Entrepreneurs hear a lot about term sheets. VCs and Angels agonize over terms in their standard term sheet. If you want to read about all the terms, what they mean, and how they are executed, there are plenty of blogposts all over the net for someone to search and learn.
Since investing in startups, I have learned why getting an early agreement for engagement matters. That agreement protects both parties, and should give each of them actual deliverables that have to be met-otherwise trust is broken and the deal sours.
You build trust in relationships over time. Term sheets help you skip over a lot of that time and make dealing with people you barely know efficient. Once in a presentation an entrepreneur said, “I need to raise X at X valuation.”. A person in the presentation said, “I can get you that.”. Without a signed term sheet, who knows? Exclusive of the fact that no one should be making claims like that in any presentation until well down the road, stating anything concrete without any agreed upon terms is a sign of bad faith. It could be a sign the person won’t perform.
Raising capital is brutal business. Entrepreneurs cannot afford to hang their hat on promises that may or may not happen. As the nation’s entrepreneurial ecosystem grows larger, more and more sharks will enter the pond looking for some easy money.
Sometimes it’s best for the entrepreneur to walk into the room with a good idea of the way they want the term sheet structured. Jeff Hyman of Retrofitme did that. They might structure the deal, and then meet with potential investors and negotiate with them on the finer points of the terms. It’s more than just money invested and valuation. At early stages, there should be some sort of general duties that each side should perform. It needs to be communicated in writing, and verbally.
Take control of your deal as much as you can. Corporate finance isn’t just about the numbers. It’s an integral strategy for success. Just like marketing or operations.
In very early stages, try to set small unobtrusive goals for parties to perform. Maybe it’s a simple introduction. Maybe it is meeting another party that might be integral to the business. Maybe it’s just setting a meeting and seeing if everyone can show up on time. If they can’t, it’s a sign that they are too busy for you. Wait until you hang your hat on their investment-they will have even less time for you then.
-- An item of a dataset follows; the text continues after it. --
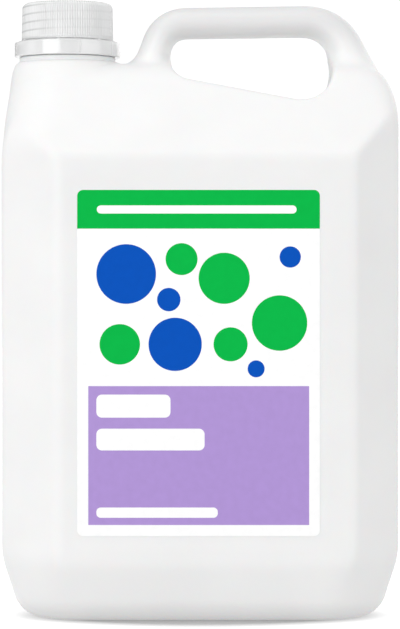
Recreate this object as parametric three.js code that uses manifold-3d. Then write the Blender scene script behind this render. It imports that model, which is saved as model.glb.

There are other ways entrepreneurs can protect themselves. First, before you get a meeting with a potential investor, find out about them from references. You don’t have to do a deep dive on diligence at this early stage, but you ought to know if they followed through before or not. What other deals are they in? In many cases, a person’s reputation will precede them. Or, they are a part of a larger organization that has a track record of being on the entrepreneur’s side. But, if you are meeting with a lone wolf individual, it’s best to button up as much of the research as you can before you enter the room. “Trust but verify”, isn’t just a slogan that applies to international treaty negotiations. It’s applicable to entrepreneurial interaction with investors at an early stage too.